20091112

Experience Innovation: It's Not just about the Products


(IDEO)



Is Landscape Architecture a Model Ethnographic Practice for the Design Challenges of the 21st Century?


Focusing upon three mutually reinforcing elements of a successful design program - insight, observation, and empathy - author and design thinker Tim Brown's new book 'Change by Design' provokes me to ask, "Are Landscape Architects up to the task of relinquishing our role as simply "designers" to embrace a new ethos of "design thinking"? 


Suggesting that the design challenges of the 21st Century require 'design thinking', not more designers, Tim Brown speaks more to an audience involved in the creation of products and aesthetics, not places. However, it dawns on me that these principles are particularly relevant to the design challenges we as Landscape Architects are faced with today - ones that require solutions beyond the traditional and expected; not simply another park with a new wrapper. Rather than the creation of products (space), it may be that we need to concentrate ever more vigorously on the relationships and empathic relevance between people and products (place).


As a profession, we already emulate a model of 'open-source design' that seeks to enhance the level of collaboration between consumers and creators, but it is too often misplaced. The ability of LA's to engage the greater community creates a scenario in which customers or consumers begin to think of themselves as active participants in the process of design and creation is an empowering tool within one's skill-set.
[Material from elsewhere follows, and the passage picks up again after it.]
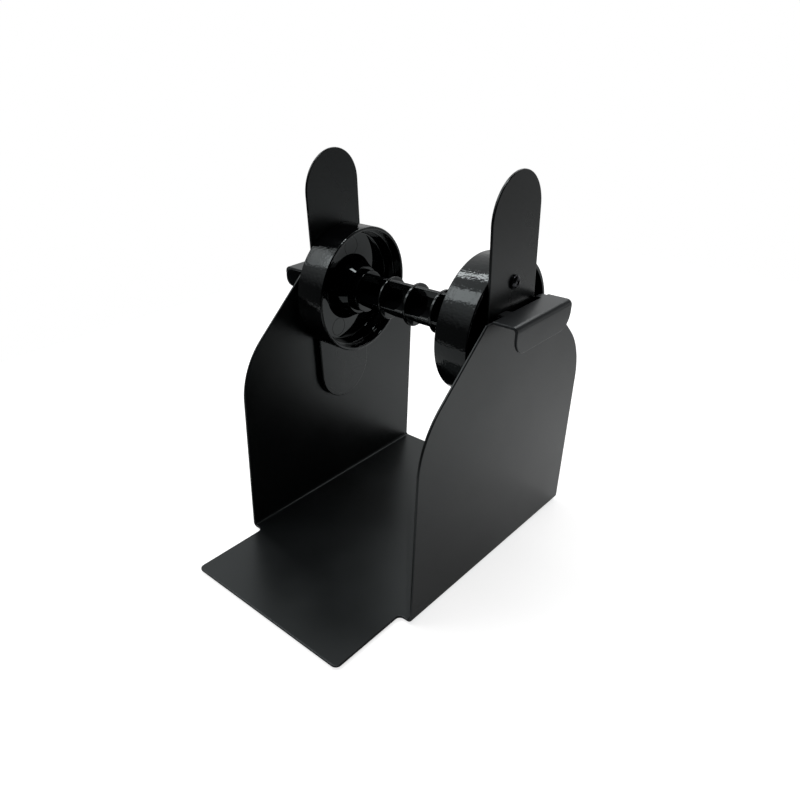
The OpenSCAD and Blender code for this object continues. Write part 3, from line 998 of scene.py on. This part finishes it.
def add_camera():
    data = bpy.data.cameras.new("camera")
    data.sensor_width = CAMERA_SENSOR
    data.lens = CAMERA_LENS
    data.shift_x, data.shift_y = CAMERA_SHIFT
    camera = bpy.data.objects.new("camera", data)
    right = Vector(CAMERA_RIGHT).normalized()
    back = right.cross(Vector(CAMERA_UP)).normalized()
    up = back.cross(right)
    camera.matrix_world = Matrix.Translation(CAMERA_AT) @ Matrix((right, up, back)).transposed().to_4x4()
    bpy.context.scene.collection.objects.link(camera)
    bpy.context.scene.camera = camera


# Studio: a white table, and soft boxes as (name, place, length along X, depth, brightness)
TABLE_X = (-0.45, 0.9)
TABLE_Y = (-0.30, 0.7)
TABLE_WHITE = (0.62, 0.62, 0.62, 1)
WHITE = (1, 1, 1, 1)
SOFT_BOXES = (
    ("strip_box", (-0.36, 0.08, 1.17), 1.5, 0.14, 8.0),
    ("near_box", (-0.525, -0.53, 0.97), 0.45, 0.36, 3.1),
    ("far_box", (-0.975, -0.48, 1.00), 0.45, 0.60, 1.2),
    ("back_box", (-0.04, 0.70, 0.84), 0.46, 0.42, 2.2),
)
AIM = Vector((0.0, 0.02, 0.14))

# How the room's brightness runs with direction: axis, its two ends, and the values there
ROOM_RAMPS = {
    "left": ("X", 0.1, -0.4, 0.0, 1.0),
    "up": ("Z", 0.1, 0.6, 0.06, 0.72),
    "right": ("X", -0.2, 0.3, 0.5, 1.0),
    "back": ("Y", 0.3, 0.8, 0.0, 1.0),
    "over": ("Z", -0.05, 0.12, 0.3, 1.1),
    "under": ("leaning", 0.15, 0.5, 1.1, 0.0),
}
# The leaning axis is Z plus this share of X, with X held above the second number
ROOM_LEAN = 0.4
ROOM_LEAN_FROM = -0.2
# How the table's image in the object falls off, along Y, to the back and to the front
TABLE_RAMPS = {"back": (0.2, 0.55, 0.34, 0.1), "front": (-0.15, 0.16, 0.0, 0.34)}
# The table's own light for the camera, over what the lamps give it
TABLE_LIFT = 0.8


def seen_plainly(tree):
    """1 for rays from the camera or through glass, and 0 for the rest."""
    path = add_node(tree, "ShaderNodeLightPath").outputs
    inputs = {0: path["Is Camera Ray"], 1: path["Is Transmission Ray"]}
    return add_node(tree, "ShaderNodeMath", inputs, operation="MAXIMUM")


def room_level(tree):
    """How bright the room is in each direction: open on the left, lit low at the back, dark in front."""
    way = add_node(tree, "ShaderNodeTexCoord").outputs["Generated"]
    axes = dict(add_node(tree, "ShaderNodeSeparateXYZ", {"Vector": way}).outputs.items())
    rightward = add_node(tree, "ShaderNodeMath", {0: axes["X"], 1: ROOM_LEAN_FROM}, operation="MAXIMUM")
    tilt = add_node(tree, "ShaderNodeMath", {0: rightward, 1: ROOM_LEAN}, operation="MULTIPLY")
    axes["leaning"] = add_node(tree, "ShaderNodeMath", {0: axes["Z"], 1: tilt}, operation="ADD")
    share = {}
    for name, (axis, start, end, first, last) in ROOM_RAMPS.items():
        inputs = {"Value": axes[axis], "From Min": start, "From Max": end, "To Min": first, "To Max": last}
        share[name] = add_node(tree, "ShaderNodeMapRange", inputs)
    low = add_node(tree, "ShaderNodeMath", {0: share["over"], 1: share["under"]}, operation="MINIMUM")
    behind = add_node(tree, "ShaderNodeMath", {0: share["right"], 1: share["back"]}, operation="MULTIPLY")
    glow = add_node(tree, "ShaderNodeMath", {0: behind, 1: low}, operation="MULTIPLY")
    window = add_node(tree, "ShaderNodeMath", {0: share["left"], 1: share["up"]}, operation="MULTIPLY")
    return add_node(tree, "ShaderNodeMath", {0: window, 1: glow}, operation="ADD")


def add_room():
    """A dim room, white to the camera."""
    world = bpy.data.worlds.new("studio")
    world.use_nodes = True
    tree = world.node_tree
    tree.nodes.clear()
    white = add_node(tree, "ShaderNodeBackground", {"Color": WHITE, "Strength": 1.0})
    room = add_node(tree, "ShaderNodeBackground", {"Color": WHITE, "Strength": room_level(tree)})
    mix = add_node(tree, "ShaderNodeMixShader", {0: seen_plainly(tree), 1: room, 2: white})
    add_node(tree, "ShaderNodeOutputWorld", {"Surface": mix})
    bpy.context.scene.world = world


def add_table():
    """Matt white paper that keeps the object's shadow, and is white to the camera."""
    paper, tree, where = new_material("studio_paper")
    place = add_node(tree, "ShaderNodeSeparateXYZ", {"Vector": where}).outputs
    falls = []
    for start, end, first, last in TABLE_RAMPS.values():
        inputs = {"Value": place["Y"], "From Min": start, "From Max": end, "To Min": first, "To Max": last}
        falls.append(add_node(tree, "ShaderNodeMapRange", inputs))
    falling = add_node(tree, "ShaderNodeMath", {0: falls[0], 1: falls[1]}, operation="MINIMUM")
    glossy = add_node(tree, "ShaderNodeLightPath").outputs["Is Glossy Ray"]
    image = add_node(tree, "ShaderNodeMath", {0: glossy, 1: falling}, operation="MULTIPLY")
    plain = add_node(tree, "ShaderNodeMath", {0: seen_plainly(tree), 1: TABLE_LIFT}, operation="MULTIPLY")
    lift = add_node(tree, "ShaderNodeMath", {0: plain, 1: image}, operation="MAXIMUM")
    finish_material(
        paper,
        {
            "Base Color": TABLE_WHITE,
            "Roughness": 0.9,
            "Specular IOR Level": 0.0,
            "Emission Color": WHITE,
            "Emission Strength": lift,
        },
    )
    bm = bmesh.new()
    (x0, x1), (y0, y1) = TABLE_X, TABLE_Y
    add_face(bm, [(x0, y0, 0), (x1, y0, 0), (x1, y1, 0), (x0, y1, 0)])
    to_object(bm, "studio_floor", paper, outward=False)


def add_soft_boxes():
    """Soft boxes with their long side along X, tilted to face the object."""
    for name, place, length, depth, brightness in SOFT_BOXES:
        lamp = bpy.data.lights.new(name, "AREA")
        lamp.shape = "RECTANGLE"
        lamp.size, lamp.size_y = length, depth
        lamp.energy = brightness * math.pi * length * depth
        holder = bpy.data.objects.new(name, lamp)
        holder.location = place
        holder.rotation_euler = (math.atan2(AIM.y - place[1], place[2] - AIM.z), 0, 0)
        bpy.context.scene.collection.objects.link(holder)


add_camera()
build_object()
add_room()
add_table()
add_soft_boxes()
bpy.context.scene.view_settings.view_transform = "Standard"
The erosion between proprietary and public domains is a direct result of our inherent abilities and multi-faceted backgrounds to gain insight, observe, and where possible empathize with our client constituent(s). The charette, or "unfocus group" as termed by Mr. Brown, is one such tool that seeks to enhance this synergistic fusion.


It strikes me as troubling that today's 'site designers' are divided, however. There are those who follow a strict regimen of research-based design - gaining empirical insights, but limiting their empathic understanding of a client group or culture. Second, those who engage in 'traditional practice' - meeting the immediate needs of their clients but forever perpetuating our reputation as followers or "bush-pushers", not leaders. Thirdly, in an insecure attempt to pursue the fame and fortune of our 'more esteemed' architect colleagues, armed with egos the size of our technological and visual apparatus', we fall short of our ability to affect real change - instead simply pushing the boundaries of design while creating a culture of 'need' rather than 'demand'.


As so eloquently acknowledged by Benjamin Zander, it is "one of the characteristics of a leader that he not doubt, for one moment, the capacity of the people he is leading to realize whatever he is dreaming". This does not mean that we are to misguide, or dupe people into digesting what we create like an evangelist presiding over his followers. Instead it is my belief that we can move toward a culture of participation and not consumption. Engaging our client groups and consumers in a way that allows us to give them what they need - analogous to a website that 'serendipitously' appears at the exact moment we've begun searching for that which we seek. We have the ability more than many others professions to gain and create inspiration simply by observing, empathizing, and moving beyond the individual; to create places that move beyond consumption and back into the realm of participation. That is a paradigm shift, and it is on our horizon.